Saudi Arabia fears that if too much of Iran's nuclear programme is left intact Tehran will still have the ability to obtain an atomic bomb, and there are concerns that Riyadh could seek its own nuclear capability. However, it has tentatively embraced the deal and said it hoped a final solution was found.

"We agree in saying that a final pact must be clear so that nothing is hidden and that the Gulf remains free of all weapons of mass destruction," Saud said.

Netanyahu calls on Iran to 'end aggression'

Israeli Prime Minister Benjamin Netanyahu, however, has taken an even harder line. On Sunday he said that Iran must end its "aggression in the region" to win relief from sanctions, taking another swipe at a framework nuclear agreement.

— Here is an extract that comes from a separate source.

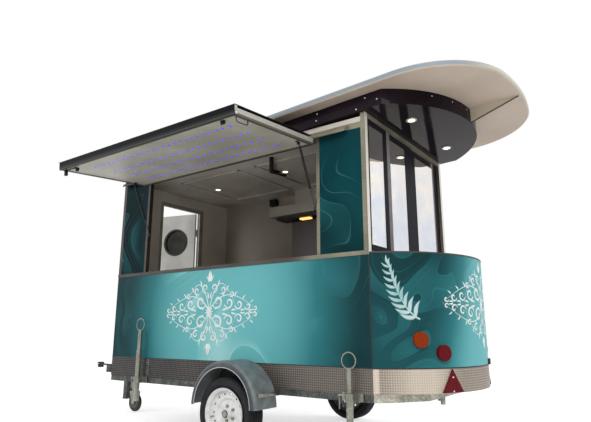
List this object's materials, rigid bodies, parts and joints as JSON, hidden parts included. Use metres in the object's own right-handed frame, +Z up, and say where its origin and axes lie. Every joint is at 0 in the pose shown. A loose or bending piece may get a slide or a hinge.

Iranian President Hassan Rouhani on Thursday called for the sanctions to be totally lifted on the same day that the deal is implemented.

But Netanyahu, whose government has repeatedly denounced the framework agreement as an "historic mistake", said any such move should be linked to other issues.

"Instead of lifting the restrictions on Iran's nuclear facilities and programme at a fixed date, a better deal would link the lifting of these restrictions to an end of Iran's aggression in the region, its worldwide terrorism and its threats to annihilate Israel," he said in a statement.

Earlier, Netanyahu warned that Tehran could not be trusted.

"To my regret, all of the things I warned about vis-a-vis the framework agreement that was put together in Lausanne are coming true before our eyes," Netanyahu's office quoted him as saying.

"This framework gives the leading terrorist state in the world a certain path to nuclear bombs," he said.

"How can such a country be trusted?"

Haaretz newspaper said he had told his top officials that even full Iranian compliance with the terms of an international deal would be a ploy to lull the international community into complacency and should on no account be taken at face value.